We have seen this happen to celebs no less! Back in 2012 during the promotion of The Avengers, Hollywood star Scarlett Johansson was seen getting upset over nonsensical and sexist questions coming to her while her colleagues Robert Downey Jr and others were quizzed more about the movie and their body of work. “How come you get the really interesting existential question, and I get the like ‘rabbit food’ question?” Johansson responded, referencing the inquiry to Downey Jr.
So while superheroes are not spared, decided to tackle these in the best way possible. Here’s a list to help you to steer off these questions with lesser awkwardness, anger, or sheer frustration.
Are you married?
For some reason, more than a fair share of interviewers assume that asking such personal questions and more, including current relationship status, is somehow relevant to a woman’s ability to land the job and a window to her commitment to work. Unless you feel inclined to divulge, politely saying that’s ‘something personal that I would not like to share at the moment’ should suffice.
Do you plan to wear that at work?
A bunch of my friends who wear a head covering such as a hijab, as part of their religious beliefs, often face this question and unwarranted second looks. As a friend puts it, “I’ve made it this far in life keeping my hair covered and will continue to do so if I wish to. Stick to work-related questions only, thank you very much!”
Do you plan to have children? or Are you pregnant?
A friend was unabashedly asked by a recruiter “you have been married for more than three years, and you have not planned your family yet. Is there a problem or health issue?” To be clear, this question is not only obnoxious, but it’s also perfectly illegal. Need we say more?
How do you plan to balance work and family?
How do all women plan to balance work and family? The same way any man would, one assumes! This also happens to be none of the interviewer’s business.
Would you be able to handle a predominantly male team?
Um, we’d handle a predominantly male team like we’d handle any other team because men shouldn’t take issue with having a strong, competent female boss.
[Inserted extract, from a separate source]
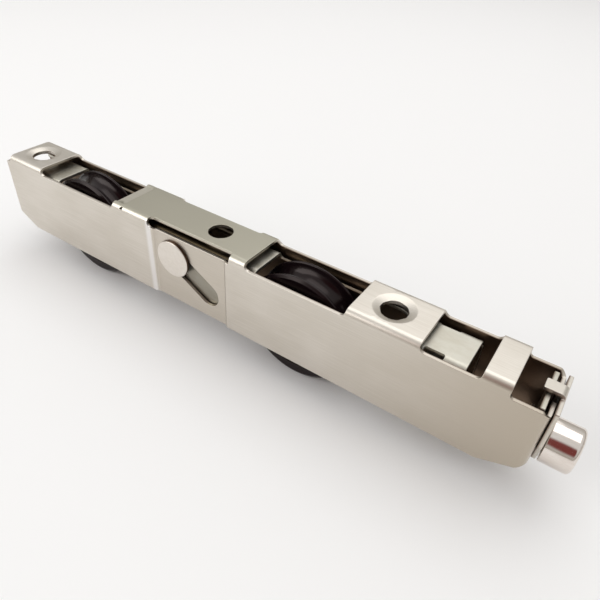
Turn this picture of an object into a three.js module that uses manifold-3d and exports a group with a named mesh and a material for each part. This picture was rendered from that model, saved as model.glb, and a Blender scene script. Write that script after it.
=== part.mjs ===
// Height-adjustable tandem roller for a sliding door.
//
// A long folded steel housing, open at the bottom, holds a second folded channel, the carriage,
// which carries two grooved wheels. A headed guide rivet on the carriage runs in a sloping slot in
// each side of the housing. Turning the adjusting screw at the right-hand end draws the carriage
// along that slot, so that the wheels go down and the door goes up.
//
// Millimetres. X runs along the door towards the screw, Y across it, Z up. Inside the assembly
// group x = 0 is the left end of the housing, y = 0 its middle and z = 0 its bottom edge.

import * as THREE from 'three';
import { mergeVertices } from 'three/addons/utils/BufferGeometryUtils.js';
import Module from 'manifold-3d';

const wasm = await Module();
wasm.setup();

// ---------------------------------------------------------------- driving dimensions

const SHEET = 1.2;                    // steel of the housing, the carriage and the outer plate
const HOUSING_LENGTH = 210.7;
const HOUSING_WIDTH = 19.4;
const HOUSING_HEIGHT = 29.9;
const HOUSING_BEND = 2.4;             // outside radius of the two long folds
const WINDOW_FLOOR = 27.4;            // top of the side walls where the folds are cut away
const END_WALL_TOP = 26.1;            // top of the side walls beside the screw plates
const WEB_START = 2.4;
const BRIDGES = [                     // stretches of top web that are left, start and end
  [WEB_START, 20.6],
  [59.3, 117.5],
  [153.0, 175.7],
  [192.6, 200.3],
];
const CORNER_FILLET = 1.0;
const LEFT_CHAMFER = [8.8, 4.9];      // length along the bottom, height up the end
const RIGHT_CHAMFER = [12.5, 4.9];
const END_CORNER = 2.0;

const HOLE_RADIUS = 4.15;             // mounting holes in the top web
const LEFT_HOLE_X = 10.5;
const MIDDLE_HOLE_X = 100.5;
const RIGHT_HOLE_X = 163.7;
const DIMPLE_RADIUS = 6.6;
const DIMPLE_DEPTH = 0.9;

const LIP_LENGTH = 4.6;               // lowered left end of the middle bridge
const LIP_DROP = 0.6;
const RELIEF_LENGTH = 1.4;

const PANEL_LEFT_TOP = 79.4;          // recessed guide panel, its left edge leans
const PANEL_LEFT_BOTTOM = 77.9;
const PANEL_RIGHT = 109.6;
const PANEL_DEPTH = 0.8;
const PANEL_TOP = 26.8;
const SLIT_START = 76.2;              // long slit in the fold above the panel
const SLIT_END = 111.4;

const GUIDE_X = 87.1;                 // guide rivet with the wheels raised
const GUIDE_Z = 18.2;
const GUIDE_ANGLE = 30.5;             // slope of the slot below the horizontal, degrees
const GUIDE_TRAVEL = 17.0;            // along the slot
const GUIDE_SHANK = 4.0;              // radius
const GUIDE_HEAD = 6.7;               // radius
const GUIDE_HEAD_THICK = 1.05;
const SLOT_CLEARANCE = 0.4;           // each side of the shank

const CARRIAGE_START = 5.0;
const CARRIAGE_WEB_END = 186.5;
const CARRIAGE_END = 188.5;
const CARRIAGE_TOP = 26.6;
const CARRIAGE_BOTTOM = 2.6;
const CARRIAGE_BEND = 2.2;
const CARRIAGE_WINDOWS = [[27.4, 63.5], [120.0, 157.5]];
const CARRIAGE_NOTCH_WIDTH = 9.6;     // clears the mounting holes
const FOLD_RELIEF = [175.9, 181.8];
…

Right? If you happen to be in a male-dominated office or field of work, be prepared to hear this cringe-worthy question a lot.
Hope you are not planning a baby in the coming year, we need serious candidates.
Here’s a question for those asking these questions - why do parenting and all questions about work-life balance point only to women? A woman can choose to be a wife, mother and a CEO. Not giving us an opportunity on this basis is discriminatory and unacceptable.
What's the lowest salary you would accept?
When I asked my guy friends if they were ever put in a spot like this, they unanimously said no. Says it all.
Are you good to work all days of the month?
A dig at period leaves, this question implies that a woman shouldn’t regularly take days off to take care of herself. Both men or women could need day(s) off for their physical and mental well being. While the world is trying to find parity at work and otherwise, such an attitude from employers or professionals at the helm of hiring new talent is disappointing.
Let’s end with a reminder from Beyoncé: “Who run the world? Girls.”